Well, as I said, the led blinks once when the program is loaded and then goes off for the rest of the time, if I had a scope it would be easier but I don't, nevertheless you can test the code yourself, maybe I'm doing some mistake.

What LED blinks once?

I tested your code and it worked.

I changed the duty cycle thus:

  OCR2B = ((OCR2A + 1) / 4) - 1;             // 25% duty cycle

That works too with a 25% duty cycle.

This is on a Uno.

Well guys, you're both right, the problem is that with a 25% duty cycle, I have to get the IR leds nearer the TSOP, somehow I loose power on the leds I have. At the moment I have a dual configuration, 2 leds connected to 2 BC548, which gave me a 4 meter distance between emitter/receiver circuit, with 25% duty cycle I lost 50 cm, I was expecting to achieve more distance not less. Thanks both of you for your time and work, any suggestions to improve distance?

kalium: so I have to inject more current on the led and keep it more time off, to ensure not to burn it, so I need a 20/25% duty cycle to achieve this.

Is this wise? In any case, where is this more current coming from?

Yes just back from trying it on my UNO and it works like Nick said.

Switch back to 50% and use two LEDs driven from a transistor. Or an Led with a higher current rating and a driving transistor.

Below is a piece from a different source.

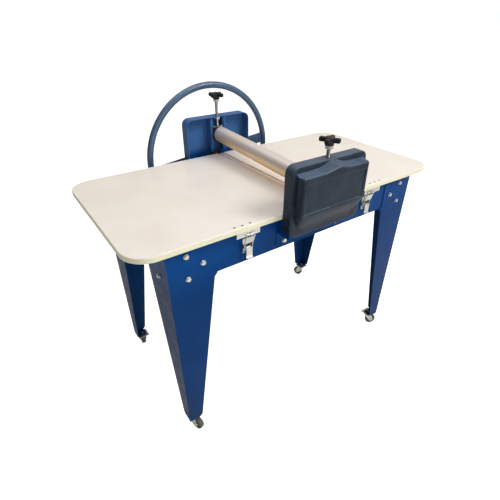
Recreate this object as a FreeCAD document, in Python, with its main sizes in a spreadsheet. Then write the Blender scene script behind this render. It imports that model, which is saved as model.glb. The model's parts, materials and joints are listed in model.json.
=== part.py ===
import FreeCAD, Part
import os
import re
import Sketcher

# A two-roller table press: two fixed half tables either side of a pair of rollers, a folded sheet
# stand on casters, a handwheel on the lower roller and two screws that set the upper roller.
# X runs along the table, Y along the rollers (front at -Y, handwheel at +Y), Z up from the floor.

DRIVING_SIZES = {
    # table
    "table_top": 913, "table_len": 1400, "table_wide": 680, "board_thick": 18, "board_corner": 85,
    "board_edge": 3, "board_gap": 36, "relief_lip": 3, "relief_back": 16,
    # sheet stand
    "sheet_thick": 3, "apron_deep": 136, "apron_flange": 26, "rail_deep": 90, "return_long": 95,
    "stand_half_len": 589, "stand_half_wide": 312, "notch_half": 34, "notch_deep": 48,
    "leg_top_wide": 165, "leg_foot_wide": 57,
    "leg_lean": 14, "leg_len": 819, "leg_toe": 10, "leg_hook": 12, "foot_plate": 45, "foot_thick": 4,
    # bolts
    "bolt_near": 0.42, "bolt_far": 0.76, "bolt_drop_high": 36, "bolt_drop_mid": 78, "bolt_drop_low": 120,
    "bolt_rad": 4, "bolt_across": 6.5, "bolt_head": 5.5, "bolt_seat": 12, "nut_high": 6.5,
    "bolt_washer_rad": 9, "bolt_washer": 1.6,
    # side frames
    "pan_half_wide": 165.2, "pan_corner": 30, "pan_top": 170.2, "pan_low": 85, "pan_deep_front": 36,
    "pan_deep_rear": 50, "pan_reach": 341, "tab_wide": 40, "tab_low": 140, "tab_bolt_x": 130,
    "tab_bolt_high": 43, "tab_bolt_low": 126,
    # rollers
    "lower_rad": 30, "upper_rad": 34, "roller_proud": 1, "roller_half_len": 331, "tube_wall": 5,
    "tube_plug": 12, "shaft_rad": 12.5, "run_fit": 0.05, "bearing_rad": 34, "bearing_thick": 14,
    # upper roller adjustment, stored with the rear end raised
    "block_y": 359, "front_lift": 62, "rear_lift": 91.8, "block_half_x": 30, "block_half_y": 13,
    "block_half_z": 28, "ball_rad": 19.9, "ball_half": 11.5, "groove_deep": 5, "rail_tongue": 8,
    "slide_fit": 0.3, "rail_thick": 10, "screw_rad": 7, "disc_rad": 11, "disc_thick": 5,
    "washer_thick": 1.5, "keeper_thick": 3, "cap_rad": 2, "knob_rise": 168, "knob_reach": 36, "arm_wide": 17,
    "arm_high": 16, "hub_rad": 16, "hub_drop": 18, "jam_across": 12.5, "jam_high": 10, "knob_turn": -62,
    # front cover
    "cover_fit": 0.3, "cover_wall": 3.5, "cover_low": 80, "cover_back": 343, "cover_screw_low": 52,
    "cover_screw_rad": 2.5,
    "cover_step": 383, "cover_face": 416, "cover_corner": 28, "cover_inset": 14, "bulge_rad": 70,
    "face_top": 122, "face_low": 14, "brow_back": 152, "brow_front": 145, "bulge_axis": 102,
    # handwheel
    "wheel_rad": 320.5, "rim_rad": 14.5, "wheel_y": 428, "spoke_wide": 50, "spoke_thick": 8,
    "spoke_turn": 6.65, "wheel_hub_rad": 30, "wheel_hub_len": 26, "end_nut_across": 17,
    "end_nut_high": 11, "end_washer": 2.5,
    # toggle latches and strikes
    "latch_x": 296, "latch_wide": 30, "strike_x": 322, "strike_long": 92, "strike_drop": 22,
    "strike_thick": 2, "board_screw_pitch": 30, "board_screw_y": 326, "board_screw_rad": 4,
    "pivot_rad": 2.5, "pivot_out": 10, "pivot_low": 92, "eye_in": 5, "eye_low": 12, "wire_rad": 1.6,
    "hook_low": 31, "hook_out": 5, "hook_room": 2.2, "hook_wide": 14, "lever_long": 38, "lever_sheet": 2,
    "loop_plate_low": 0.42, "loop_plate_high": 0.8, "loop_plate": 1.2,
    # casters
    "swivel_x": 545, "swivel_y": 279, "caster_wheel_rad": 27, "caster_tread": 20, "caster_trail": 21,
    "fork_wall": 2.5, "fork_gap": 1.5, "swivel_gap": 1, "caster_axle_rad": 4, "race_deep": 9,
    "race_plate": 26, "wheel_boss": 10,
}
CASTER_YAW = {"front_left": -70, "front_right": -25, "rear_left": 80, "rear_right": 110}
LEG_SIGNS = {"front_left": (-1, -1), "front_right": (1, -1), "rear_left": (-1, 1), "rear_right": (1, 1)}
V = FreeCAD.Vector
Z_AXIS = V(0, 0, 1)
WORD = re.compile(r"[a-z][a-z_]*")

doc = FreeCAD.newDocument("TablePress")
sheet = doc.addObject("Spreadsheet::Sheet", "dims")
for row, (word, number) in enumerate(DRIVING_SIZES.items(), start=1):
    sheet.set("A%d" % row, word)
    sheet.set("B%d" % row, str(number))
    sheet.setAlias("B%d" % row, word)
doc.recompute()

nodes = []


def formula(text):
    """The text with each size's word pointing at its cell."""
    def cell(found):
        word = found.group(0)
        return "dims." + word if word in DRIVING_SIZES else word
    return WORD.sub(cell, str(text))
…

That's what I'm doing now, 2 leds, each one driven by a transistor (BC548). I needed to reduce the duty cycle to achieve more current on the leds, during less time, to assure not to burn them. I'll try the same configuration with more powerful transistor, a BC337-40, and just one led to see if it works. A regular tv remote works at 8/9 meter distance, so the receiver part is quite fine, regarding the emitter circuit I opened the remote and found what was a 1 led configuration with a BC337-40 (equivalent) and 2 resistors. Hope this works.

Thanks a lot guys, as soon as I test it I'll post results here.

8)

A "more powerful transistor" will not make any differance. You need more light. Reducing the duty cycle and upping the peak light will not increase the range. You need an IR led that produces more lumens or can take more current. Most of the ones I have seen need a 33R resistor to limit the current from 5V. That will need a transistor driver.

I attached the configuration I’m using now, to be clear.
Nevertheless the LED can be driven with more current (and consequently more light) as long as it’s used during short pulses that’s what I expect to confirm with the new transistor.

config.jpeg

It is the 150R that controls the current through the LED at the moment this is about 30mA. A better transistor is not going to change this. The only way is to reduce the resistor. Most transistors can switch at least 100mA so you can simply double the current by dropping the resistor.

Interesting concept - presuming that if you shine a light twice as bright for half the time, it will "get through" better.

The problem is - firstly - that the receiver is actually integrating the light it receives, so from its point of view, there is no difference.

The second problem is that the LED may not - and probably does not - generate twice the light intensity for twice the current. Various effects are in play, and it is not linear.

Sorry dude, my bad, I didn't use the 150 ohm resistor that appears on schematic, I used two 100 ohms in parallel to achieve 50 ohms. ;)

In which case all I can think of is that you have more diode / transistors. You say you have two already then you look like you will have to go to four.

Take a look at the LED specs that I’m using, it’s all there.

Regards

BIR-BM13E4G-2.pdf (213 KB)

So if you have 5V and assuming a .7V Vce saturation voltage in the transistor and 1.5V across the LED that leaves 3.4V. So to drive the LED at 100mA you need a resistor of 34R. However the peak rating on a 1/10 duty cycle is 10 times the continuous rating. You actually want to drive it at a 50% duty cycle because you are modulating it therefore you could push the current to 200mA which would give you a resistor of 17R.

I note that this diode is emitting at 940nm, does this match the receiver you have.